**TASK DIRECTIONS**
Reproduce the data in its entirety, exactly as supplied.

**INFORMATION SUPPLIED**
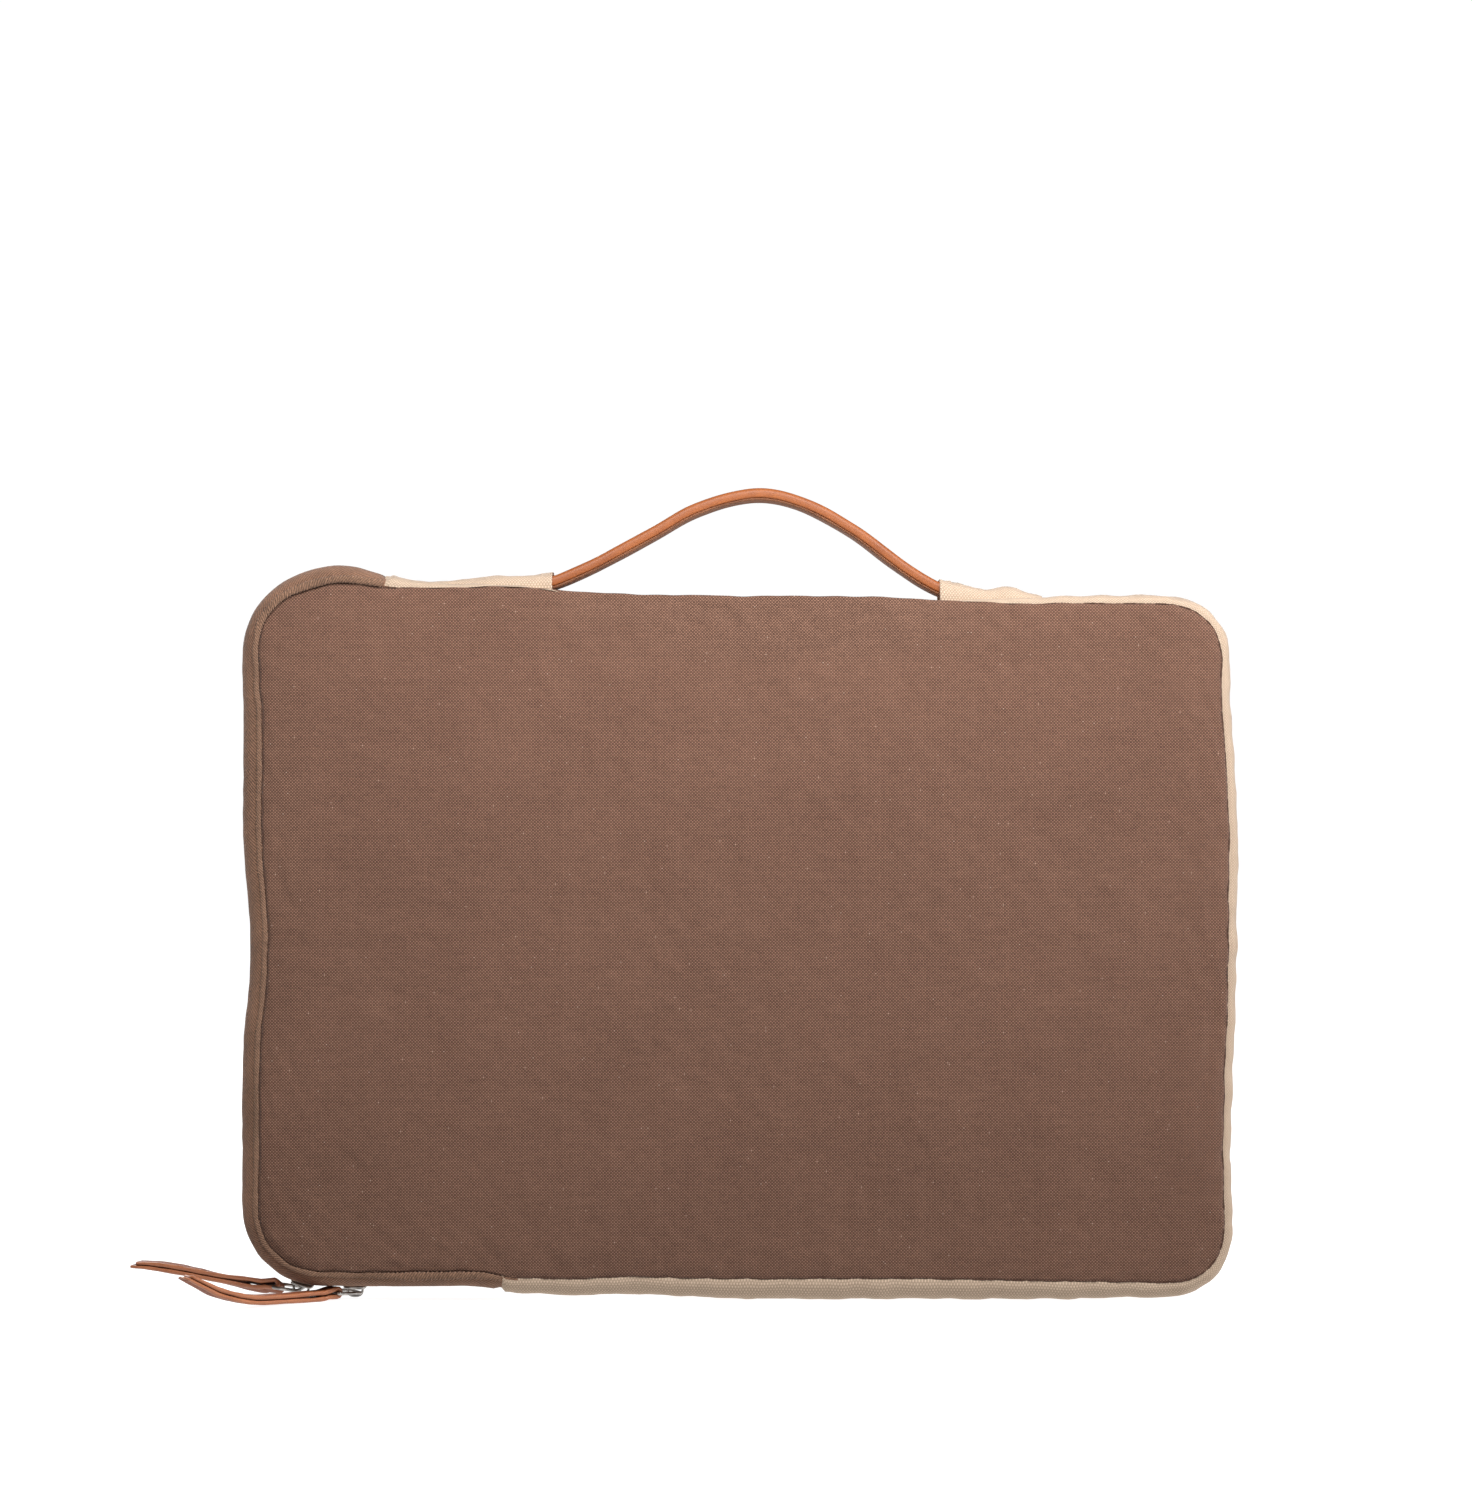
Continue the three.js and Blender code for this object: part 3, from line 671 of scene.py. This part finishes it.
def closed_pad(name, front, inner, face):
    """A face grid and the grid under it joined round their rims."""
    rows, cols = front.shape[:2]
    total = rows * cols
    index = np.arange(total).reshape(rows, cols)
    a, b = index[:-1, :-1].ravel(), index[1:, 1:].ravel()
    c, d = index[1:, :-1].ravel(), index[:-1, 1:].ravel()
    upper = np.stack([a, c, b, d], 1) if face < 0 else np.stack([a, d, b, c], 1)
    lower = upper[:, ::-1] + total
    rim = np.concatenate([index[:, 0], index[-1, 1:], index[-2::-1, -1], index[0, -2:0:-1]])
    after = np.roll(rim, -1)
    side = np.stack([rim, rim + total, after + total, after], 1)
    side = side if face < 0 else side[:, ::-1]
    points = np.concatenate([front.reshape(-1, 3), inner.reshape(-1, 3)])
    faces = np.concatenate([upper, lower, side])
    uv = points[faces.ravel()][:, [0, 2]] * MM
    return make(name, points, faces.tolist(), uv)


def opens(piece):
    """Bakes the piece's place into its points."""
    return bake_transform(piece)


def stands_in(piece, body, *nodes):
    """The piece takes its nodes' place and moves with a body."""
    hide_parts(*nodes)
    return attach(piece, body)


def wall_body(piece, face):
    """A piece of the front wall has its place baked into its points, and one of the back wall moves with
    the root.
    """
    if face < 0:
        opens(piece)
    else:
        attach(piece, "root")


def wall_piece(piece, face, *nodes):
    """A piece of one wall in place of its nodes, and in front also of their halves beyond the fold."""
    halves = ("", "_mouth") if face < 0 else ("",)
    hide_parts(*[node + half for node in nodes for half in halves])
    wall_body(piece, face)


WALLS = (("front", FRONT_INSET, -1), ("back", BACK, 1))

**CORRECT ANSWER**
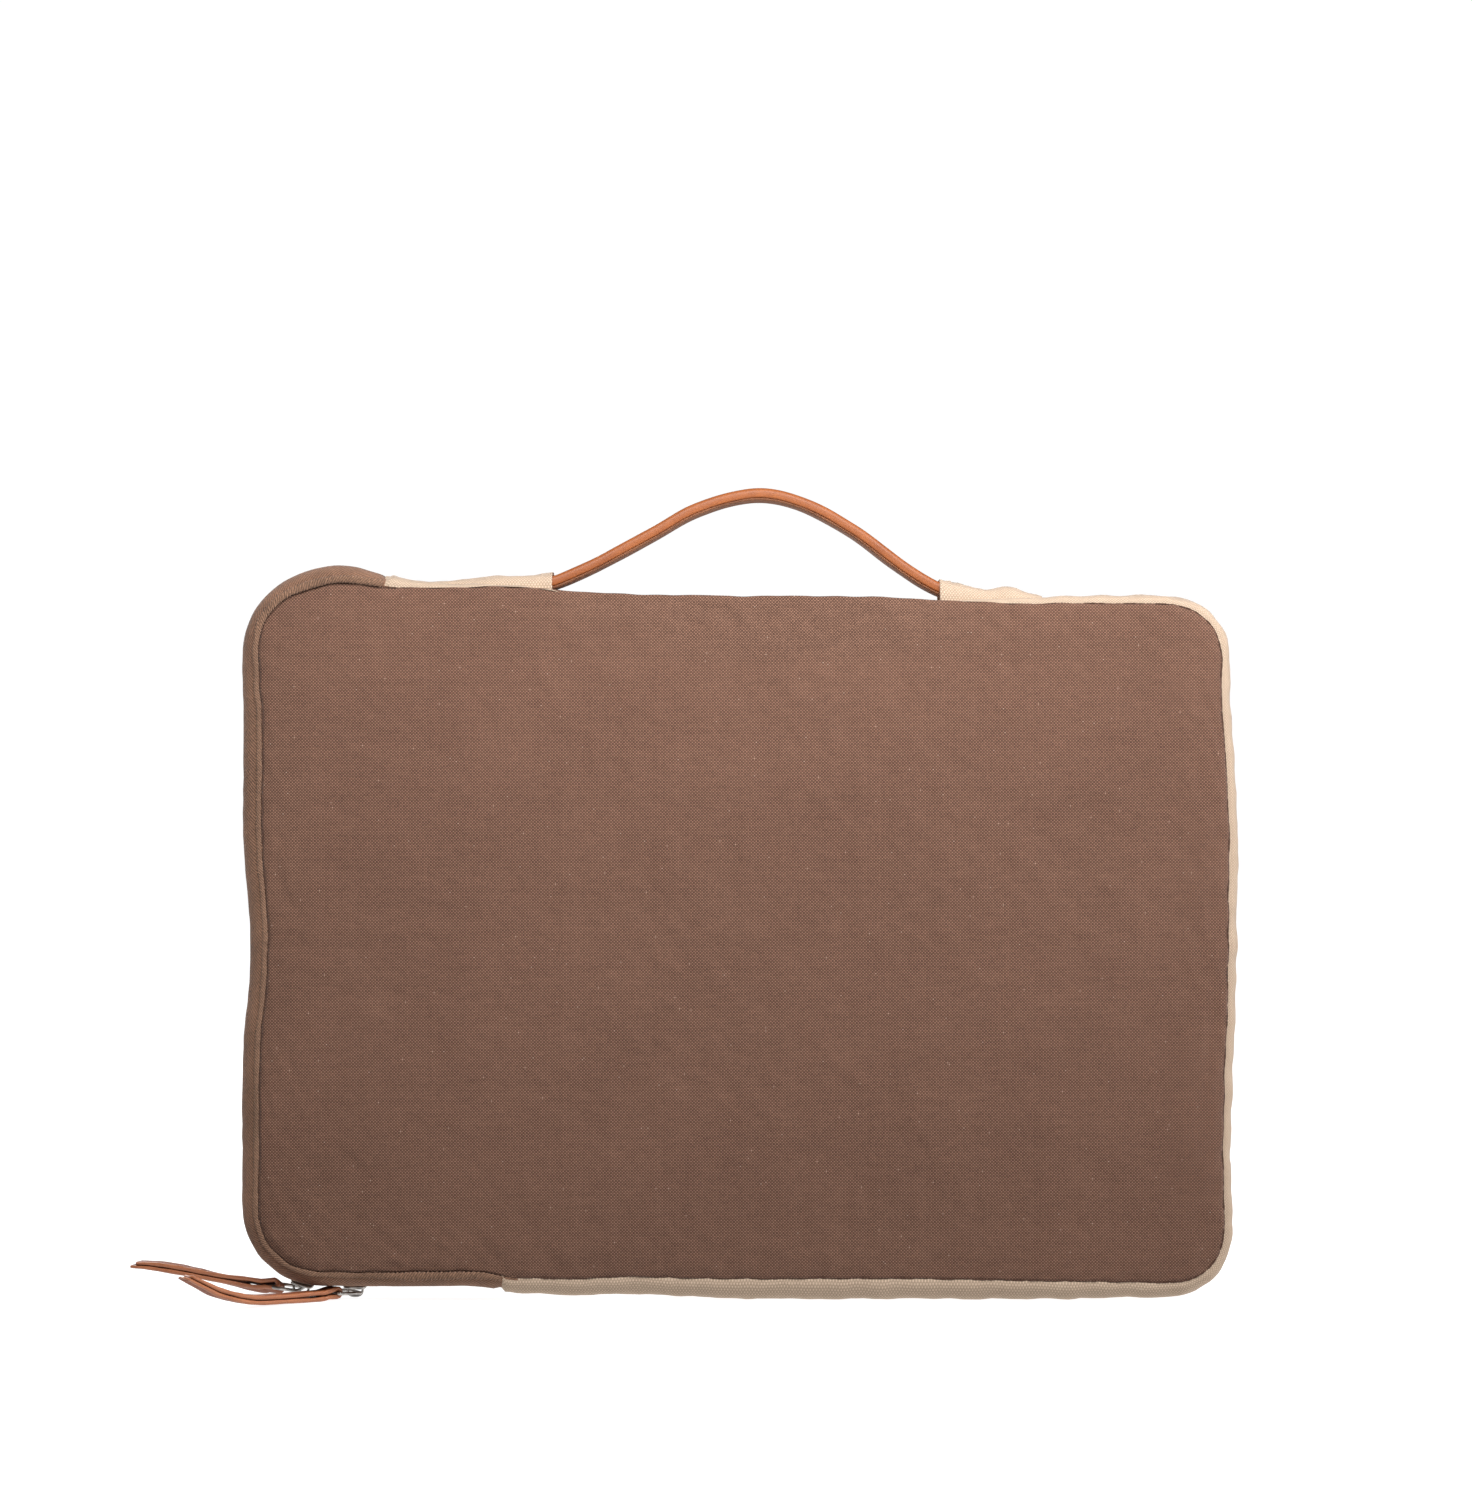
Continue the three.js and Blender code for this object: part 3, from line 671 of scene.py. This part finishes it.
def closed_pad(name, front, inner, face):
    """A face grid and the grid under it joined round their rims."""
    rows, cols = front.shape[:2]
    total = rows * cols
    index = np.arange(total).reshape(rows, cols)
    a, b = index[:-1, :-1].ravel(), index[1:, 1:].ravel()
    c, d = index[1:, :-1].ravel(), index[:-1, 1:].ravel()
    upper = np.stack([a, c, b, d], 1) if face < 0 else np.stack([a, d, b, c], 1)
    lower = upper[:, ::-1] + total
    rim = np.concatenate([index[:, 0], index[-1, 1:], index[-2::-1, -1], index[0, -2:0:-1]])
    after = np.roll(rim, -1)
    side = np.stack([rim, rim + total, after + total, after], 1)
    side = side if face < 0 else side[:, ::-1]
    points = np.concatenate([front.reshape(-1, 3), inner.reshape(-1, 3)])
    faces = np.concatenate([upper, lower, side])
    uv = points[faces.ravel()][:, [0, 2]] * MM
    return make(name, points, faces.tolist(), uv)


def opens(piece):
    """Bakes the piece's place into its points."""
    return bake_transform(piece)


def stands_in(piece, body, *nodes):
    """The piece takes its nodes' place and moves with a body."""
    hide_parts(*nodes)
    return attach(piece, body)


def wall_body(piece, face):
    """A piece of the front wall has its place baked into its points, and one of the back wall moves with
    the root.
    """
    if face < 0:
        opens(piece)
    else:
        attach(piece, "root")


def wall_piece(piece, face, *nodes):
    """A piece of one wall in place of its nodes, and in front also of their halves beyond the fold."""
    halves = ("", "_mouth") if face < 0 else ("",)
    hide_parts(*[node + half for node in nodes for half in halves])
    wall_body(piece, face)


WALLS = (("front", FRONT_INSET, -1), ("back", BACK, 1))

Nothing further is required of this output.